If an insurance contract's language is plain and unequivocal, we apply our usual rule that interpretation of the contract is a question for the court to resolve as a matter of law. Ricci v. New Hampshire Insurance Company, 721 P.2d 1081, 1085 (Wyo. 1986). A primary objective of interpreting an insurance contract is to ascertain the parties' objectives and to ascribe the plain, ordinary, and customary meaning to each term used in order to effectuate the parties' intent. Northern Improvement Company, 802 P.2d at 892; Worthington v. State, 598 P.2d 796, 806 (Wyo. 1979).
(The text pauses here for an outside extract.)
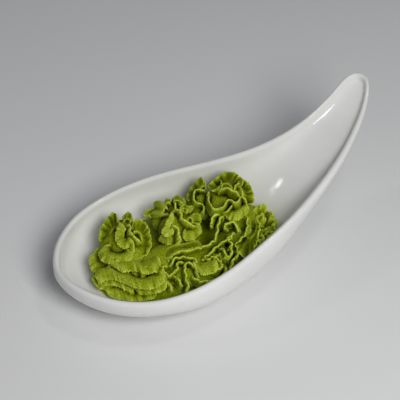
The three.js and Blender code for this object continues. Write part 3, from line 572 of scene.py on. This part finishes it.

We perceive no ambiguity in the insurance contract at issue. The policy is clear on its face that the insured person is protected in the event that he sustains bodily injury damages caused by an accident involving an uninsured or underinsured motorist. The tort-feasor in this instance was insured with policy limits of $100,000. The motorist was not "uninsured," and, since the tort-feasor's policy limits were the same as those in the Shirleys' policy, the motorist was not "underinsured." Thus, Farmers Insurance has no contractual obligation to the Shirleys under the policy's uninsured motorist provision and is entitled to judgment as a matter of law.
The respondents and the intervenors ask that we employ the doctrine of "reasonable expectations." We have previously held that the doctrine is not applicable when the insurance contract is not ambiguous. St. Paul Fire and Marine Insurance Co., 763 P.2d at 1262-63.
Our holding gives full force and effect to the insurance contract itself, as well as to the intendment of such insurance policy provisions. Wyo. Stat. §§ 31-10-101 to -104 (1989); 8C JOHN ALAN APPLEMAN JEAN APPLEMAN, INSURANCE LAW AND PRACTICE, Preface §§ 5066-5067.65, esp. § 5067.45 (1981).
The district court's order is reversed with directions that a partial summary judgment be entered in favor of Farmers Insurance consistent with this opinion. The Alternative Writ of Mandamus is dissolved, and the matter is remanded to the district court for further proceedings.
URBIGKIT, J., concurs in the result only.